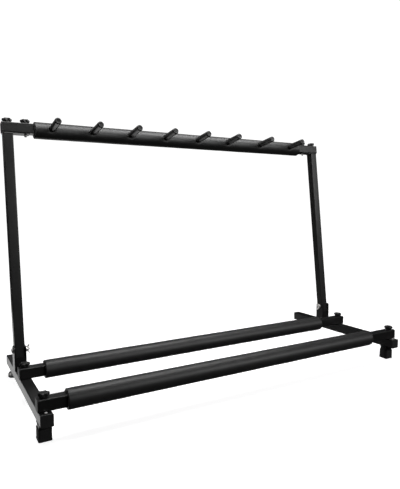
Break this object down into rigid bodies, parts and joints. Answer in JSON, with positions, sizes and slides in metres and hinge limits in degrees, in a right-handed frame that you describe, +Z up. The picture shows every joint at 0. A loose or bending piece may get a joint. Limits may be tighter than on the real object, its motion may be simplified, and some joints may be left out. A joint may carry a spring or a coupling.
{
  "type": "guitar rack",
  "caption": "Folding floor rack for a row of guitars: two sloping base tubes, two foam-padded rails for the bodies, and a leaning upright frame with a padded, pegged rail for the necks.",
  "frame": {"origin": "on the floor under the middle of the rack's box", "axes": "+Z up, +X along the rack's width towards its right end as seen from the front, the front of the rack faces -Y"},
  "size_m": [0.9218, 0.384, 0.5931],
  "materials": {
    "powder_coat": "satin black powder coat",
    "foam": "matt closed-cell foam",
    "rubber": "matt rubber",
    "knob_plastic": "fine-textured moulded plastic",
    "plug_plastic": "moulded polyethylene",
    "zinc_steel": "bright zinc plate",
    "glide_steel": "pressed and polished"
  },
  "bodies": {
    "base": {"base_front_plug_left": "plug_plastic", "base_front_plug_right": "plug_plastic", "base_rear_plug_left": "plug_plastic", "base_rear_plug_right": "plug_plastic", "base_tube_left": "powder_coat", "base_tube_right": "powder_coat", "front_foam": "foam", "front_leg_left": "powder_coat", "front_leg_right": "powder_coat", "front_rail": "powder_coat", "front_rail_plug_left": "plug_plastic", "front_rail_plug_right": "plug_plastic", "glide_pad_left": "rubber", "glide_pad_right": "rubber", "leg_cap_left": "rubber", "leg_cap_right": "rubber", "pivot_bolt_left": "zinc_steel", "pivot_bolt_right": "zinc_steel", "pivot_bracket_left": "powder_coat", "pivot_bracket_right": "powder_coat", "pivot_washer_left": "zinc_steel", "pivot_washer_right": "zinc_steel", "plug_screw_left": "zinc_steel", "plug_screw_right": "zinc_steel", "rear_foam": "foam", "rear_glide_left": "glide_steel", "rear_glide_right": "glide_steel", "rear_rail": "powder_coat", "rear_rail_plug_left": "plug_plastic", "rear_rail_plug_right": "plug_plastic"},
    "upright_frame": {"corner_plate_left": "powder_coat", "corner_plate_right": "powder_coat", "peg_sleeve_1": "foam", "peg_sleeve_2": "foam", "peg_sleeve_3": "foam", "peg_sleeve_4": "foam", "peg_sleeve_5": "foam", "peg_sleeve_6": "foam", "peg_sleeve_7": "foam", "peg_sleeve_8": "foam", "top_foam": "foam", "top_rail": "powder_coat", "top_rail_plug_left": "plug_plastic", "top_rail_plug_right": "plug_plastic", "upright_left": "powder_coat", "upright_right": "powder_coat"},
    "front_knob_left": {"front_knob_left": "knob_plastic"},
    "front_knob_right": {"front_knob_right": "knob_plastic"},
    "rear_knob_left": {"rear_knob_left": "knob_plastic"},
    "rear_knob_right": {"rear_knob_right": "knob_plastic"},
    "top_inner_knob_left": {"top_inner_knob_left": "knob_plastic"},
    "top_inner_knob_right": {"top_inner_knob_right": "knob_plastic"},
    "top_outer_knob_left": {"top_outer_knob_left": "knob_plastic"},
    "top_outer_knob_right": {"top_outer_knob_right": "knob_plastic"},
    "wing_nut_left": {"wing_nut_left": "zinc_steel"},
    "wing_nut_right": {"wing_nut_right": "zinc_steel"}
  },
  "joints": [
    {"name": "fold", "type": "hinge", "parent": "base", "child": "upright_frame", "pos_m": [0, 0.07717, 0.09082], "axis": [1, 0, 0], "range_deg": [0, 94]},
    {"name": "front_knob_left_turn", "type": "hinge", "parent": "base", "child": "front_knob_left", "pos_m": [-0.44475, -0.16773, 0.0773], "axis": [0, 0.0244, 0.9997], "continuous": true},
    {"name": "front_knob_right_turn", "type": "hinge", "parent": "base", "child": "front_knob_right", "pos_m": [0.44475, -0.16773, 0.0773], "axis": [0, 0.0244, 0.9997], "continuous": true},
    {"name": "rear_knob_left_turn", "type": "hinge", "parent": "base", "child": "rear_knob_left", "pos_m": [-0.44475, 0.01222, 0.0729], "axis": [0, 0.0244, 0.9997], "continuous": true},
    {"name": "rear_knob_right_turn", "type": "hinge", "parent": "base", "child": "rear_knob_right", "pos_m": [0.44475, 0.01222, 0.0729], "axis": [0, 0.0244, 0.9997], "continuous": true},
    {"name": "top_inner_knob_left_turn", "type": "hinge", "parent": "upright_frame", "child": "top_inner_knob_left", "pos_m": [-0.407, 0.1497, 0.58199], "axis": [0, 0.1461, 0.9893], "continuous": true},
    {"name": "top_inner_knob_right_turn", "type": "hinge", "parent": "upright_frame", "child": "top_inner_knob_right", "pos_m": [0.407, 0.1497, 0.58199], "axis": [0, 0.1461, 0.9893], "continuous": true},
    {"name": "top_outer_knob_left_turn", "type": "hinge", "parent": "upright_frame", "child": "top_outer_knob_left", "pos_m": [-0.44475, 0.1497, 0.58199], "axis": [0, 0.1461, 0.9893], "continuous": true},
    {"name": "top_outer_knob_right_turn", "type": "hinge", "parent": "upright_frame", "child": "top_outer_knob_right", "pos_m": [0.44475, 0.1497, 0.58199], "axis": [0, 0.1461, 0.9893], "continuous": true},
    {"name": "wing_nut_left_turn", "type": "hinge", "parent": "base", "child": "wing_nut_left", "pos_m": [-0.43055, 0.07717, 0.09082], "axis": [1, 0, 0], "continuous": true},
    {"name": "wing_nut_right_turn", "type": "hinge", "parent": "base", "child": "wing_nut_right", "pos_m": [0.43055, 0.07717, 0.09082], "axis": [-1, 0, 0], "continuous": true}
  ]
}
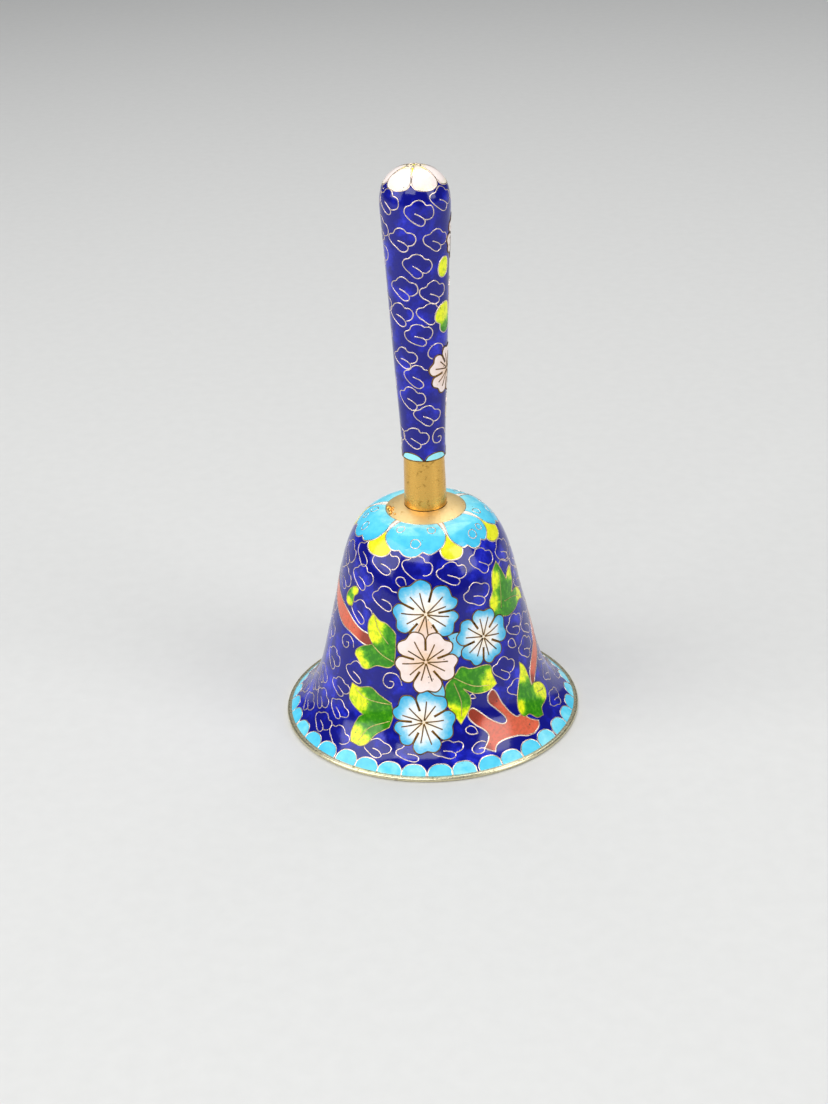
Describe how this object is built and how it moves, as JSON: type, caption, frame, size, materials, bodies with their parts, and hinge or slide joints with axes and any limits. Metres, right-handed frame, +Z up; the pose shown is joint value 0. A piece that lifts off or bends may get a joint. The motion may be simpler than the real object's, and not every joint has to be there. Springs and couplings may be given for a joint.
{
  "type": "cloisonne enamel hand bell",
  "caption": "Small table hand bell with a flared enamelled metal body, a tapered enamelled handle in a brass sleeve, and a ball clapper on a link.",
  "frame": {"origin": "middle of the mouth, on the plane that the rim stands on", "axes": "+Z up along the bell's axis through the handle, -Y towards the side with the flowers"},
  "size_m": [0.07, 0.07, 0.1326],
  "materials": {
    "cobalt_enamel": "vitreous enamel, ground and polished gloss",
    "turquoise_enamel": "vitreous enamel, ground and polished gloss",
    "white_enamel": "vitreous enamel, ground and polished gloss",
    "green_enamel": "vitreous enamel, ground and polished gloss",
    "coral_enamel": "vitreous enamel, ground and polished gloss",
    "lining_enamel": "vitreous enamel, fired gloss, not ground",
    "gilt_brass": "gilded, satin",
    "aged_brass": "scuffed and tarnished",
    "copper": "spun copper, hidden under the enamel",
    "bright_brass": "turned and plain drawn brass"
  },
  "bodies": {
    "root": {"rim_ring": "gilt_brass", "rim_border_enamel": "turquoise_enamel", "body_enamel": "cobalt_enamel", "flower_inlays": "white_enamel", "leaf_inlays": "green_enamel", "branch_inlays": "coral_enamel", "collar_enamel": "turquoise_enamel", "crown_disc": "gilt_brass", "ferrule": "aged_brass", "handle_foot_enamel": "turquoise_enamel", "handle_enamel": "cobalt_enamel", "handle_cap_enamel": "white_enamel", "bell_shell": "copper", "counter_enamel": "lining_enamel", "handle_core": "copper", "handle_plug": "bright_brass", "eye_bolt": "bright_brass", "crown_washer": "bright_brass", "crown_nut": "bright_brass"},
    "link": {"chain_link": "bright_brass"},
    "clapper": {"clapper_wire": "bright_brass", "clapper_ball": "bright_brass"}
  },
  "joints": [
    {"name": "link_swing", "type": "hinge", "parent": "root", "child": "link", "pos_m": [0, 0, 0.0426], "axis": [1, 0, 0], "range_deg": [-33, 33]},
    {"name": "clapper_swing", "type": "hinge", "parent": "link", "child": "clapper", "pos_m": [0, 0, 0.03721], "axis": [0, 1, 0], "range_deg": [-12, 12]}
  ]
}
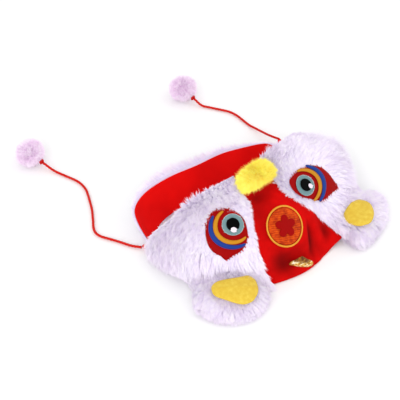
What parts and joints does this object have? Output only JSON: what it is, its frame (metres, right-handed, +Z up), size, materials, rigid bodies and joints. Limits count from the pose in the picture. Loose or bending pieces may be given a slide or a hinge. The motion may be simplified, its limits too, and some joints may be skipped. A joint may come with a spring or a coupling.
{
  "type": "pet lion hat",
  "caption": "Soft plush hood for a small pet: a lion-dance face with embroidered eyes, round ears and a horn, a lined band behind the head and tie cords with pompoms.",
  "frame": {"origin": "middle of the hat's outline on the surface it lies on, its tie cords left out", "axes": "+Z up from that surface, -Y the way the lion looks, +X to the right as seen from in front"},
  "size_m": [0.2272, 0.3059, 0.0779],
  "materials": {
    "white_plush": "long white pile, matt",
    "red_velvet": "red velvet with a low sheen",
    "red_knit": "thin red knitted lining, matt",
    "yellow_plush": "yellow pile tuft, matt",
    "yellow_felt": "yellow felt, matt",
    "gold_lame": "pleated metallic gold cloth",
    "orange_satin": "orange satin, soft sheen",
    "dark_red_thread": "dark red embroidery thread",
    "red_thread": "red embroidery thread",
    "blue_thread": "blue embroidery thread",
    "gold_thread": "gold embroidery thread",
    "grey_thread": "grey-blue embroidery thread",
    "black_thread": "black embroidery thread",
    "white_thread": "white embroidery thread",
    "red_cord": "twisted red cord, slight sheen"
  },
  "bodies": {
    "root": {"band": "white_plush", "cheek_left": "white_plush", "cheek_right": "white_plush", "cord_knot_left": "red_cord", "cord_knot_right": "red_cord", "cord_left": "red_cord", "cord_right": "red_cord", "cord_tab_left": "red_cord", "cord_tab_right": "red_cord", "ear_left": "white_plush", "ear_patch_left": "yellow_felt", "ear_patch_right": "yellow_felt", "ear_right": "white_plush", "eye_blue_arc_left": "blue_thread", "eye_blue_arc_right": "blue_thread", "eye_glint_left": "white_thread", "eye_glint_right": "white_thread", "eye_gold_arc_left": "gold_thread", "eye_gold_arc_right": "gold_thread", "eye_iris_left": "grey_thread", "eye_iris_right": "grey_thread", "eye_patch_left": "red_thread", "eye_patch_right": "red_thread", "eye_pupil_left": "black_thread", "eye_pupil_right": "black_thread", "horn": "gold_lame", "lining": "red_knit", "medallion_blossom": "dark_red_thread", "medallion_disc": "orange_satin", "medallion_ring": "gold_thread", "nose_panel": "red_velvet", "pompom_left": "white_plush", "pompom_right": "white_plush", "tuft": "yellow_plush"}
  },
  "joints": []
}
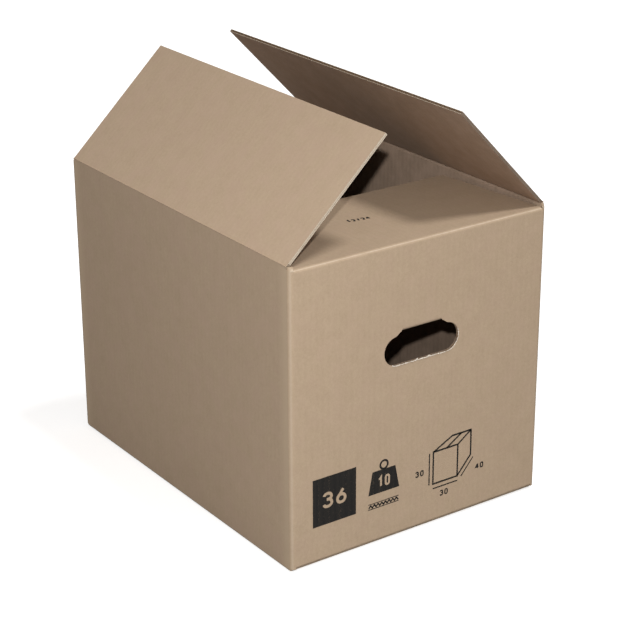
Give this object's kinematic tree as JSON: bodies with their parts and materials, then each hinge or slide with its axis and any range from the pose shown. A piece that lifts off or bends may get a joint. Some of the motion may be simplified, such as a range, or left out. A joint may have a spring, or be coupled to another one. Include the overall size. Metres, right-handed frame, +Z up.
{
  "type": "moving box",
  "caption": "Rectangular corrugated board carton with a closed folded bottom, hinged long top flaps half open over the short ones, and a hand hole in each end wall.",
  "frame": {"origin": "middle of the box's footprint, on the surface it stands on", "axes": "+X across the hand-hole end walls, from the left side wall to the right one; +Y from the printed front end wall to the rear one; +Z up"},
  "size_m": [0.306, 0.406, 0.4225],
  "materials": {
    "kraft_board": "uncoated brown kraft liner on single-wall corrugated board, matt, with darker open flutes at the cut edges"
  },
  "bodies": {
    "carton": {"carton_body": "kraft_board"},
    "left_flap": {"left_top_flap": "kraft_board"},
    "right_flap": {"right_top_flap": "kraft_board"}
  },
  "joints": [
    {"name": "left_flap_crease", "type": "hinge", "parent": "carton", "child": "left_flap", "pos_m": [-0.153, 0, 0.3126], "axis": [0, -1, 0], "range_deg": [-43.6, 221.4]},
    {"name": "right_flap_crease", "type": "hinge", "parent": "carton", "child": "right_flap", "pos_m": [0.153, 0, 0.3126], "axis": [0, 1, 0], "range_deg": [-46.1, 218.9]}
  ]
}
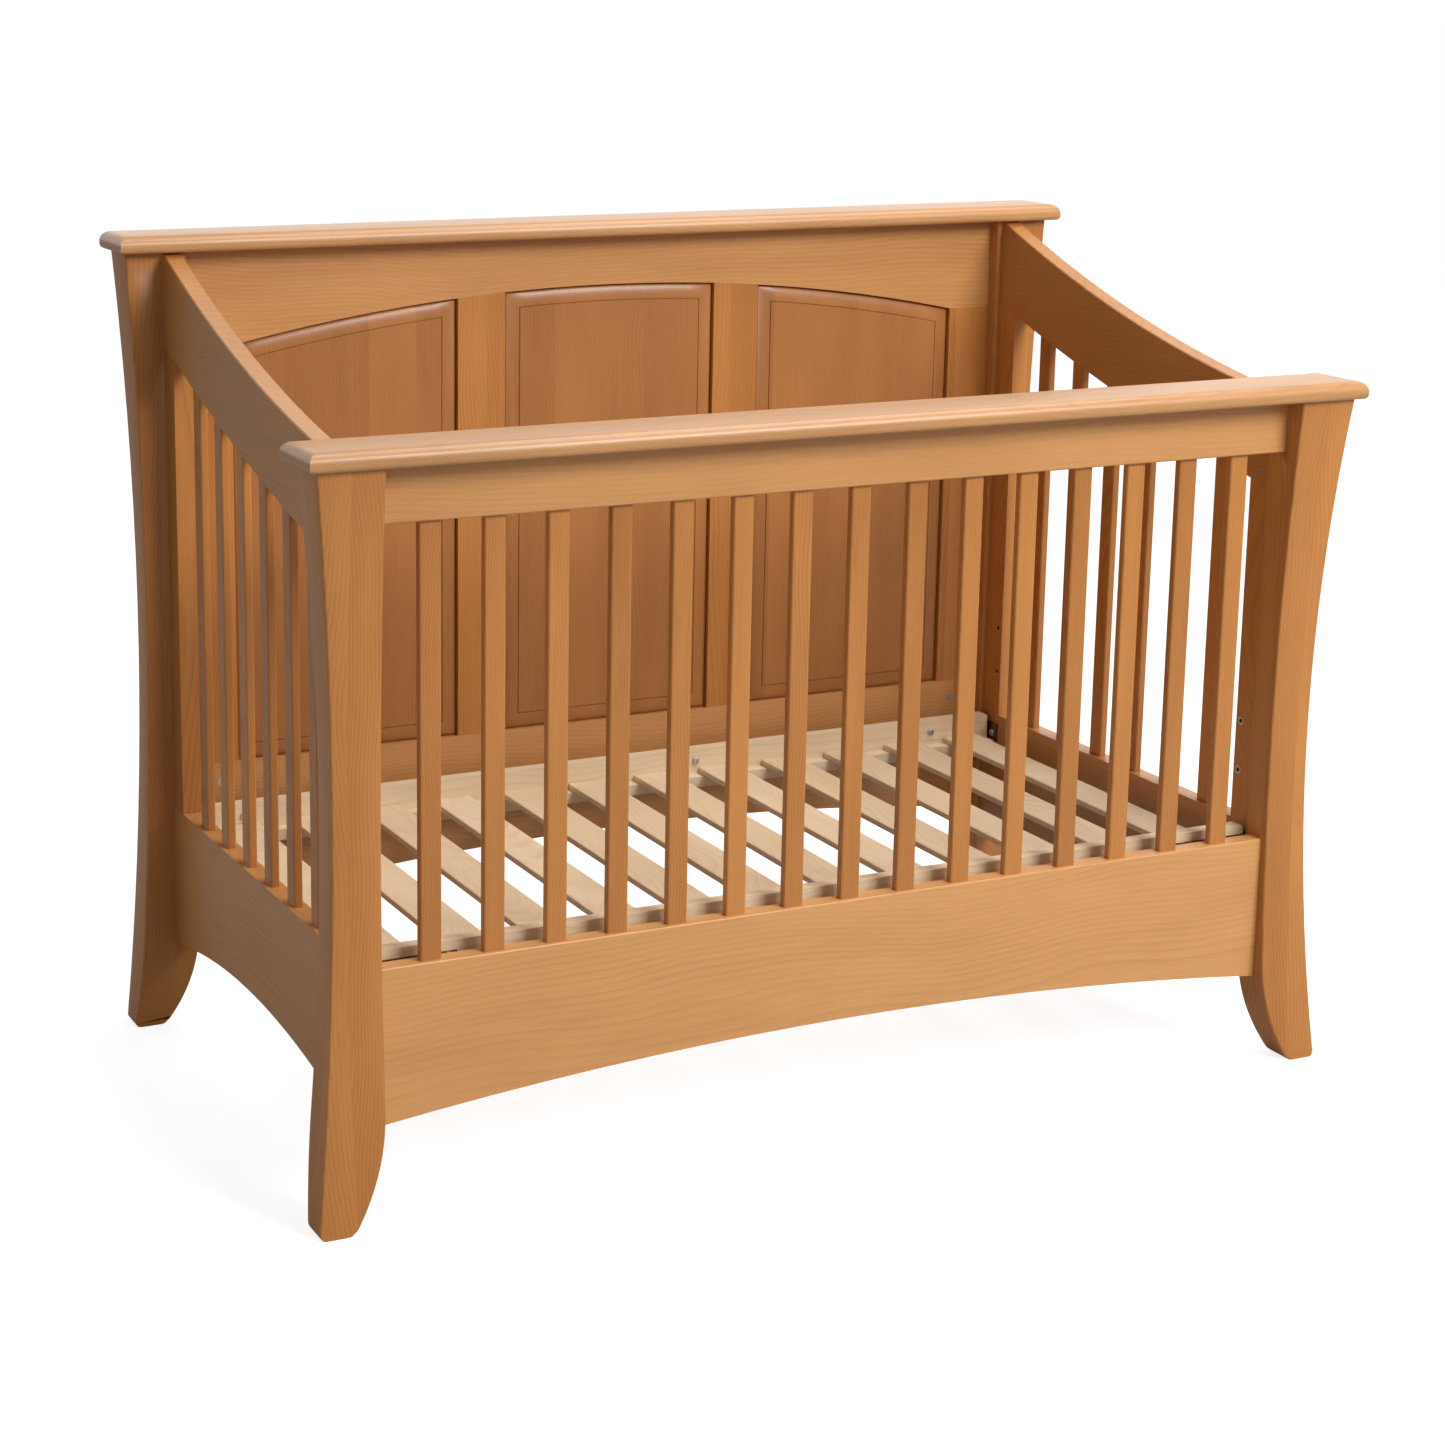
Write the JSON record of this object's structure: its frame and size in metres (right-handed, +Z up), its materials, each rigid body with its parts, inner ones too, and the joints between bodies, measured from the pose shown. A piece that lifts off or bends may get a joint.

Requirement: Look through the records and gather every line containing "ones".

Correct response:
  "caption": "Rectangular corrugated board carton with a closed folded bottom, hinged long top flaps half open over the short ones, and a hand hole in each end wall.",
Write the JSON record of this object's structure: its frame and size in metres (right-handed, +Z up), its materials, each rigid body with its parts, inner ones too, and the joints between bodies, measured from the pose shown. A piece that lifts off or bends may get a joint.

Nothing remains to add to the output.